[begin DATA]

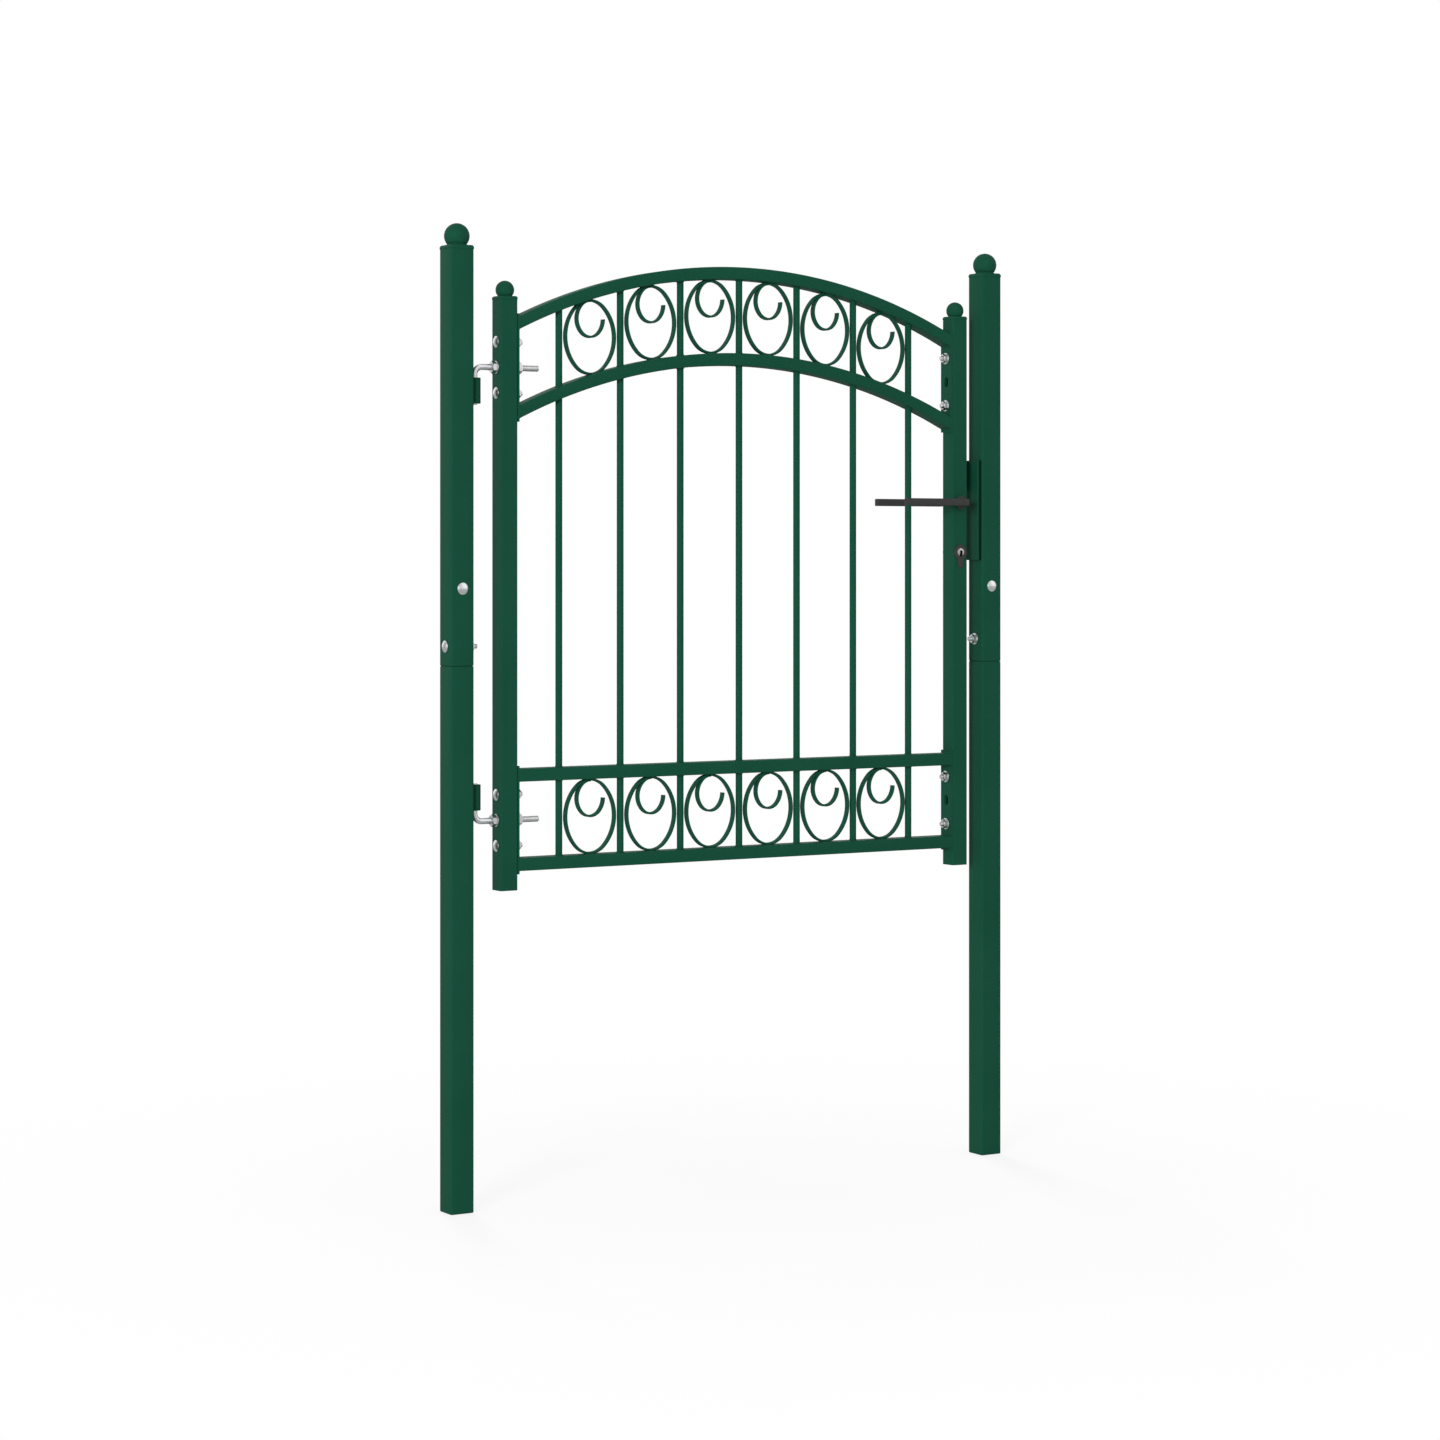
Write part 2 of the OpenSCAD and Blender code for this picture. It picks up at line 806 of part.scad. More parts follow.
module latch_upright() {
    color(green)
        difference() {
            tube(latch_up_x, leaf_bottom, upright_top, upright_w, upright_wall, upright_corner);
            plate_bores(latch_up_x, lower_mid_z);
            plate_bores(latch_up_x, upper_mid_z);
            bore_y(latch_up_x, lever_z, spindle_hole_r, upright_w);
            along_y(-upright_w, upright_w)
                cylinder_outline(cylinder_clear);
        }
}

module upright_caps() {
    for (x = [hinge_up_x, latch_up_x])
        cap(x, upright_top, upright_w, upright_wall, upright_corner, upright_cap_h,
            upright_ball_d, upright_ball_rise);
}

module upper_end_plates() {
    end_plates(upper_mid_z);
}

module lower_end_plates() {
    end_plates(lower_mid_z);
}

module top_arch() {
    arch(arch_top);
}

module lower_arch() {
    arch(arch_low);
}

module middle_rail() {
    rail(middle_rail_z);
}

module bottom_rail() {
    rail(bottom_rail_z);
}

module upper_bars() {
    color(green)
        intersection() {
            bars(arch_low - arch_drop - rail_h, arch_top);
            arch_band(arch_top - rail_h, rail_step - rail_h, 2 * rail_d);
        }
}

module middle_bars() {
    color(green)
        difference() {
            bars(middle_rail_z + rail_h, arch_low);
            above_arch(arch_low);
        }
}

module lower_bars() {
    color(green)
        bars(bottom_rail_z + rail_h, middle_rail_z);
}

module upper_scrolls() {
    color(green)
        rotate([90, 0, 0])
            linear_extrude(scroll_depth, center = true)
                difference() {
                    for (i = [0:bar_count - 2]) {
                        x = bar_first + (i + 0.5) * bar_pitch;
                        translate([x, arch_low - sag(x) + (rail_step - rail_h) / 2])
                            scroll();
                    }
                    arch_outline(arch_low, rail_h);
                    arch_outline(arch_top, rail_h);
                }
}

module lower_scrolls() {
    color(green)
        rotate([90, 0, 0])
            linear_extrude(scroll_depth, center = true)
                difference() {
                    for (i = [0:bar_count - 2])
                        translate([bar_first + (i + 0.5) * bar_pitch,
                            bottom_rail_z + rail_h + (rail_step - rail_h) / 2])
                            scroll();
                    for (z = [bottom_rail_z, middle_rail_z])
                        translate([rail_l_x, z])
                            square([rail_len, rail_h]);
                }
}

module frame_bolts() {
    color(zinc)
        at_plate_bolts()
            dome_bolt(plate_head_d, plate_face_x + plate_bolt_out);
}

module frame_washers() {
    color(zinc)
        at_plate_bolts()
            translate([plate_face_x, 0, 0])
                washer(washer_d, washer_t, bolt_d);
}

module frame_nuts() {
    color(zinc)
        at_plate_bolts()
            translate([plate_face_x + washer_t, 0, 0])
                nut(nut_af, nut_h, bolt_d);
}

module hinge_pins() {
    color(zinc) {
        hinge_pin(lower_mid_z, 1);
        hinge_pin(upper_mid_z, -1);
    }
}

module pin_washers() {
    color(zinc)
        for (z = [lower_mid_z, upper_mid_z])
            for (x = [plate_l_x - upright_w - washer_t, rail_l_x])
                translate([x, 0, z])
                    washer(pin_washer_d, washer_t, pin_d);
}

module pin_nuts() {
    color(zinc)
        for (z = [lower_mid_z, upper_mid_z])
            for (x = [plate_l_x - upright_w - washer_t - pin_nut_h, rail_l_x + washer_t])
                translate([x, 0, z])
                    nut(pin_nut_af, pin_nut_h, pin_d);
}

module lever_roses() {
    color(black)
        for (a = [0, 180])
            translate([latch_up_x, 0, lever_z])
                rotate([0, 0, a])
                    translate([0, -upright_w / 2, 0])
                        rotate([90, 0, 0])
                            difference() {
                                cylinder(d = rose_d, h = rose_t);
                                translate([0, 0, -eps])
                                    cylinder(r = lever_h / 2 + neck_clear, h = rose_t + 2 * eps);
                            }
}

module cylinder_covers() {
    face = upright_w / 2;
    color(black)
        for (y0 = [-face - cover_t, face])
            along_y(y0, y0 + cover_t)
                difference() {
                    union() {
                        circle(d = cover_d);
                        translate([-cover_tail / 2, -cover_foot + cover_tail / 2])
                            square([cover_tail, cover_foot - cover_tail / 2]);
                        translate([0, -cover_foot + cover_tail / 2])
                            circle(d = cover_tail);
                    }
                    circle(r = plug_d / 2 + cover_clear);
                }
}

module key_cylinder() {
    face = upright_w / 2;
    nose = face + cover_t + plug_out;
    color(zinc)
        difference() {
            union() {
                along_y(-face, face)
                    cylinder_outline(0);
                along_y(-nose, nose)
                    circle(d = plug_d);
            }
            for (y0 = [-nose - eps, nose - keyway_depth])
                along_y(y0, y0 + keyway_depth + eps)
                    square([keyway_w, keyway_h], center = true);
        }
}

module spindle() {
    reach = upright_w / 2 + neck_gap + spindle_in;
    color(zinc)
        translate([latch_up_x - spindle_w / 2, -reach, lever_z - spindle_w / 2])
            cube([spindle_w, 2 * reach, spindle_w]);
}

module front_lever() {
    translate([latch_up_x, 0, lever_z])
        lever();
}

module back_lever() {
    translate([latch_up_x, 0, lever_z])
        mirror([0, 1, 0])
            lever();
}

hinge_post_lower();
hinge_post_upper();
hinge_post_spigot();
hinge_post_cap();
latch_post_lower();
latch_post_upper();
latch_post_spigot();
latch_post_cap();
post_bolts();
post_washers();
post_nuts();
hinge_bushes();
strike_plate();
strike_packing();
hinge_upright();
latch_upright();
upright_caps();
upper_end_plates();
lower_end_plates();
top_arch();
lower_arch();
middle_rail();
bottom_rail();
upper_bars();
middle_bars();
lower_bars();
upper_scrolls();
lower_scrolls();
frame_bolts();
frame_washers();
frame_nuts();
hinge_pins();
pin_washers();
pin_nuts();
lever_roses();
cylinder_covers();
key_cylinder();
spindle();
front_lever();
back_lever();
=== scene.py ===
"""Fence gate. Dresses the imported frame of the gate: softened tube ends, weld beads, forged
scrolls, threaded bolts and hinge pins, the lever handles and the key cylinder, their finishes
and a plain stage."""

import json

import bpy
import numpy as np
from bpy.props import (
    FloatProperty,
    FloatVectorProperty,
    IntProperty,
    PointerProperty,
)
from bpy.types import Operator, Panel, PropertyGroup
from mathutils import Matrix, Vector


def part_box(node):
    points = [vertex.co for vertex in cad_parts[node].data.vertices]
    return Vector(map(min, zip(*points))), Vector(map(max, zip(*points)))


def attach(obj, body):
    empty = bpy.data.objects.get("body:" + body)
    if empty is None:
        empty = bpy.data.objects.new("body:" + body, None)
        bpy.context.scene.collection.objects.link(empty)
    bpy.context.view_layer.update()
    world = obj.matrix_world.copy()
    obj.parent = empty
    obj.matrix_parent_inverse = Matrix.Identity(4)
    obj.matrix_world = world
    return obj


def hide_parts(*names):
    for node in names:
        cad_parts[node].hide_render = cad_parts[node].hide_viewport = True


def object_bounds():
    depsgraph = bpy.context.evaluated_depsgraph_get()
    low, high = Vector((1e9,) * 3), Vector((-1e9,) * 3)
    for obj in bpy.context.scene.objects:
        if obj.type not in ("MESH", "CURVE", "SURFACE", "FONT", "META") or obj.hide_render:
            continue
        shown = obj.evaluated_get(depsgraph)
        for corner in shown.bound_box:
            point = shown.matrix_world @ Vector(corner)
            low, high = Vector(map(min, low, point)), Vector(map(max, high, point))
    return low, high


bl_info = {
    "name": "Fence Gate",
    "version": (1, 0, 0),
    "blender": (4, 5, 0),
    "location": "View3D > Sidebar > Gate",
    "description": "Dresses a fence gate with scrolls, bolts, hinges and finishes",
    "category": "Object",
}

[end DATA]

- _DIRECTIONS_: Starting at the line that holds "middle_bars();", copy each line exactly and stop after the line that holds "shown = obj.evaluated_get(depsgraph)".

- _COMPLETE ANSWER_:
middle_bars();
lower_bars();
upper_scrolls();
lower_scrolls();
frame_bolts();
frame_washers();
frame_nuts();
hinge_pins();
pin_washers();
pin_nuts();
lever_roses();
cylinder_covers();
key_cylinder();
spindle();
front_lever();
back_lever();
=== scene.py ===
"""Fence gate. Dresses the imported frame of the gate: softened tube ends, weld beads, forged
scrolls, threaded bolts and hinge pins, the lever handles and the key cylinder, their finishes
and a plain stage."""

import json

import bpy
import numpy as np
from bpy.props import (
    FloatProperty,
    FloatVectorProperty,
    IntProperty,
    PointerProperty,
)
from bpy.types import Operator, Panel, PropertyGroup
from mathutils import Matrix, Vector


def part_box(node):
    points = [vertex.co for vertex in cad_parts[node].data.vertices]
    return Vector(map(min, zip(*points))), Vector(map(max, zip(*points)))


def attach(obj, body):
    empty = bpy.data.objects.get("body:" + body)
    if empty is None:
        empty = bpy.data.objects.new("body:" + body, None)
        bpy.context.scene.collection.objects.link(empty)
    bpy.context.view_layer.update()
    world = obj.matrix_world.copy()
    obj.parent = empty
    obj.matrix_parent_inverse = Matrix.Identity(4)
    obj.matrix_world = world
    return obj


def hide_parts(*names):
    for node in names:
        cad_parts[node].hide_render = cad_parts[node].hide_viewport = True


def object_bounds():
    depsgraph = bpy.context.evaluated_depsgraph_get()
    low, high = Vector((1e9,) * 3), Vector((-1e9,) * 3)
    for obj in bpy.context.scene.objects:
        if obj.type not in ("MESH", "CURVE", "SURFACE", "FONT", "META") or obj.hide_render:
            continue
        shown = obj.evaluated_get(depsgraph)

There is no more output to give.